Le temps fuit… et les montres se brisent. Les aiguilles ralentissent, le mécanisme s’empoussière. La pile a des ratés tels un vieux cœur malade et fatigué, et vient un temps où elle doit passer sous le bistouri comme toute bonne matière qui respecte cette mystérieuse loi de l’entropie.

Je reviens d’une visite à mon vieux père Alzheimer. Sa montre ne tient plus le temps, elle ironise sur sa mémoire, elle garde toujours la même heure. « Je vais la faire réparer, lui dis-je ».  « Non, non, elle va bien, ce n’est pas nécessaire ». Le temps s’est arrêté, a disparu, mais quelle importance pour lui. Il est entré corps et âme dans un éternel présent qu’aucune montre, si précise soit-elle, ne saurait faire dévier.

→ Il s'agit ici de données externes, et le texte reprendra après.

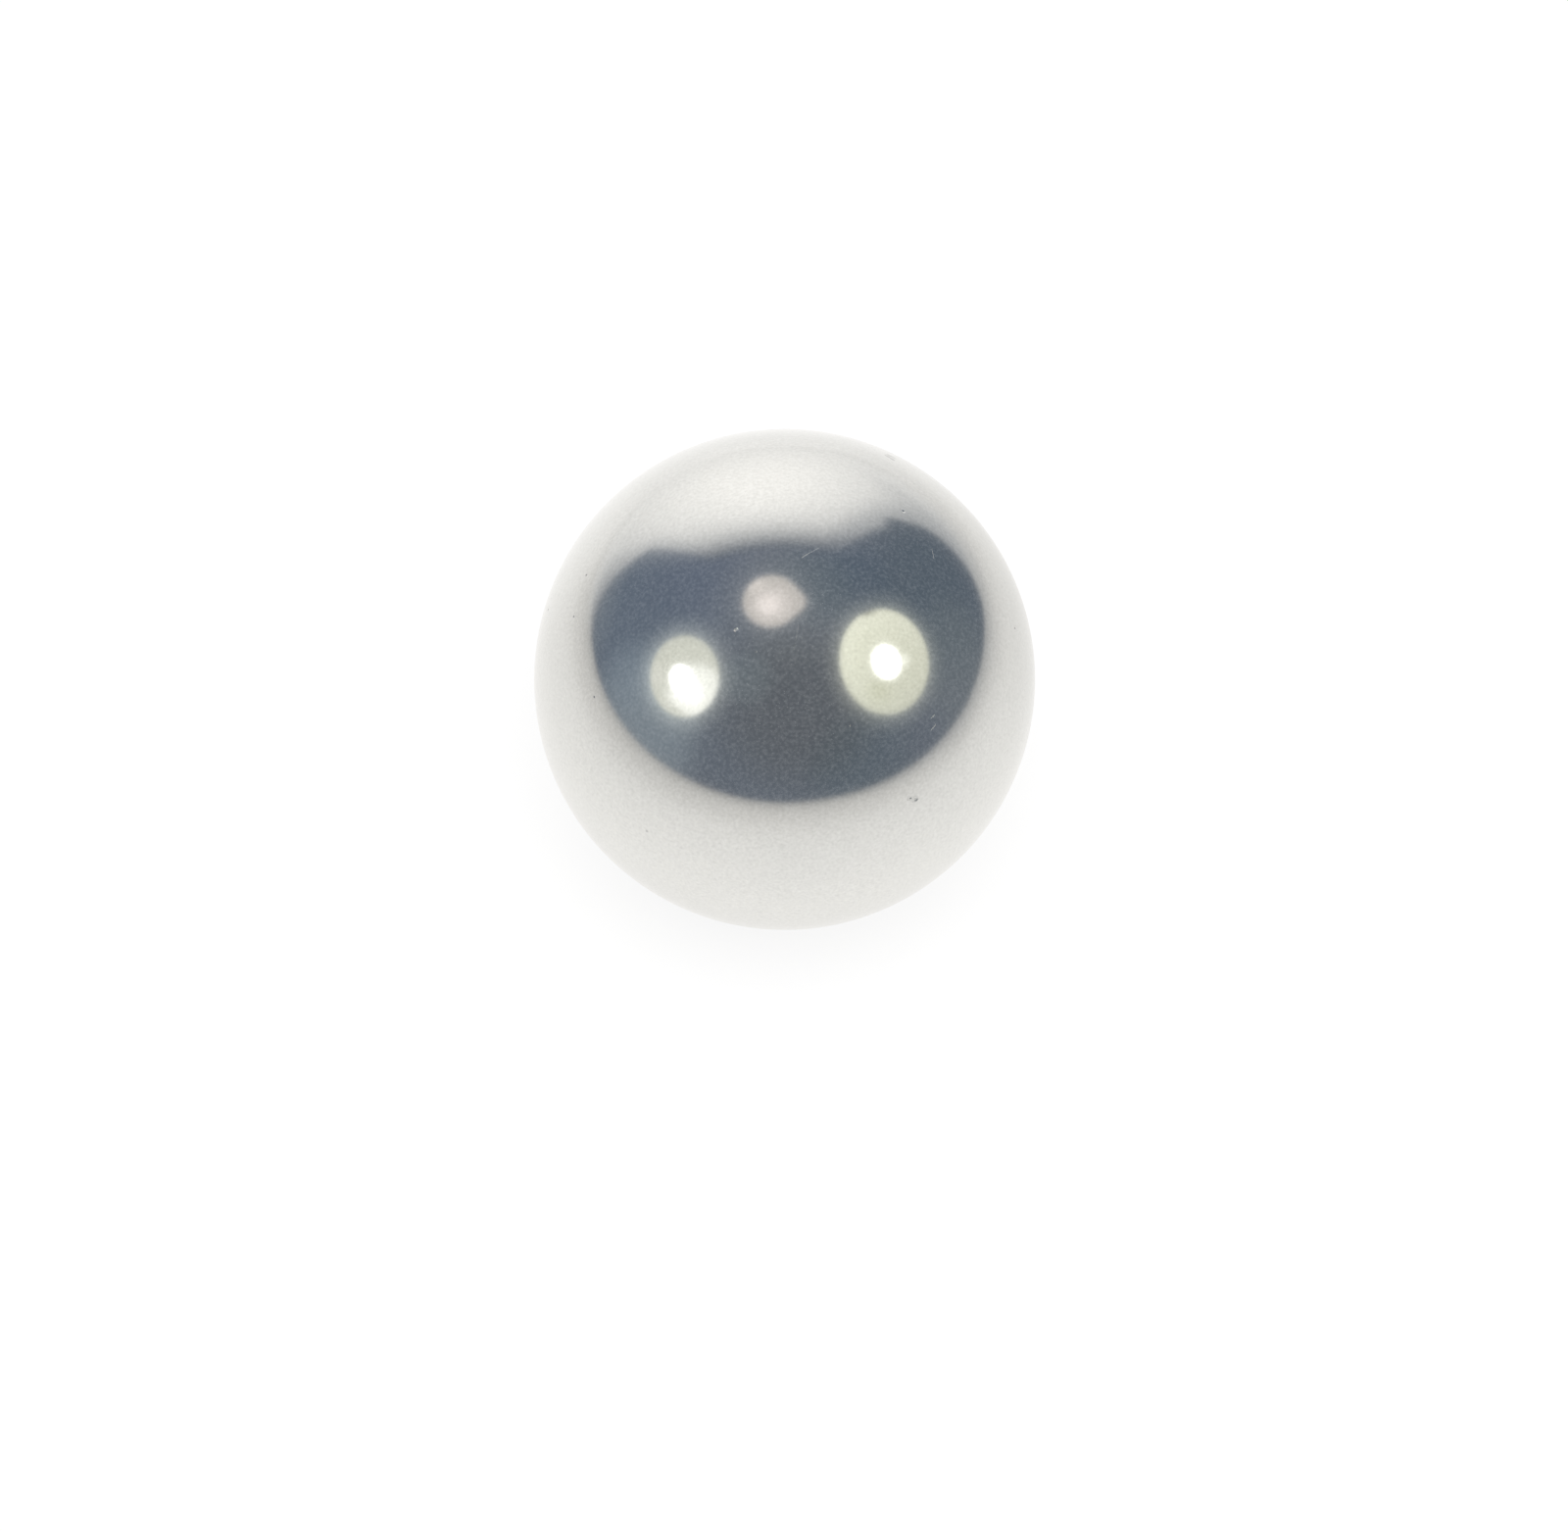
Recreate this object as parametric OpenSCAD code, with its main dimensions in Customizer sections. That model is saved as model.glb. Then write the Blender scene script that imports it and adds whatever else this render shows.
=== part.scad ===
// Solid steel ball, ground and lapped to a mirror, with a few small dents from use.
// Lengths are in millimetres. The origin is the centre of the ball and +Z is up.
// Every dent is a shallow round dish, placed by its latitude and longitude on the ball:
// latitude 0 is the equator and 90 the top, longitude 0 is +X and 90 is +Y.

/* [Ball] */
// Diameter of the ball
ball_d = 25.4; // [3:0.1:60]

/* [Nick] */
// Width of the nick, the largest dent, across its mouth
nick_w = 0.65; // [0.2:0.05:1]
// Depth of the nick below its mouth
nick_depth = 0.04; // [0.01:0.005:0.08]
// Latitude of the nick
nick_lat = 43.6; // [-90:0.1:90]
// Longitude of the nick
nick_lon = 54.5; // [-180:0.1:180]

/* [Double pit] */
// Width of the larger pit of the pair across its mouth
pit_w = 0.26; // [0.1:0.01:0.5]
// Width of the smaller pit of the pair across its mouth
small_pit_w = 0.14; // [0.05:0.01:0.5]
// Depth of both pits below their mouths
pit_depth = 0.02; // [0.005:0.005:0.04]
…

Plus tard dans la journée, je vais faire une marche rapide, pour entretenir le cœur justement, pour qu’il ne me laisse pas tomber trop vite et que son tic-tac se maintienne de façon régulière. À quelques pas d’une intersection achalandée, je croise un vieil homme aveugle. Il marche difficilement. Je lui propose de l’aider à traverser la rue. Il accepte avec joie. À la blague, je lui dis qu’il va trop vite pour moi, je suis essoufflé… Nous rions de bon cœur.  Nous continuons à marcher, il me tient le bras. La conversation s’engage sur son handicap. Il me dit qu’il lui reste un 3% de vision sur son œil gauche et que jusqu’à l’âge de 26 ans il voyait correctement. Puis tout a basculé suite à une maladie.

Autre intersection. Nous traversons la rue à la vitesse d’un escargot. Je remarque alors la montre qu’il porte. La vitre qui recouvre le cadran s’ouvre et se referme à la cadence du mouvement de son bras. Il me dit qu’elle est faite ainsi. D’un coup de poignet, la vitre se pousse pour lui permettre d’apposer ses doigts sur des petits pointillés qui lui indiquent l’heure. Il ajoute cependant qu’elle aurait besoin d’un entretien, « elle est pleine de saleté et la vitre est tout le temps ouverte ». Il rit de nouveau. Rien n’a d’importance, le temps, la vitesse qu’il se déplace, la rue, les autos, la folie du monde.

Nous nous laissons. Il me remercie chaleureusement et je pars de mon côté en pensant à son courage.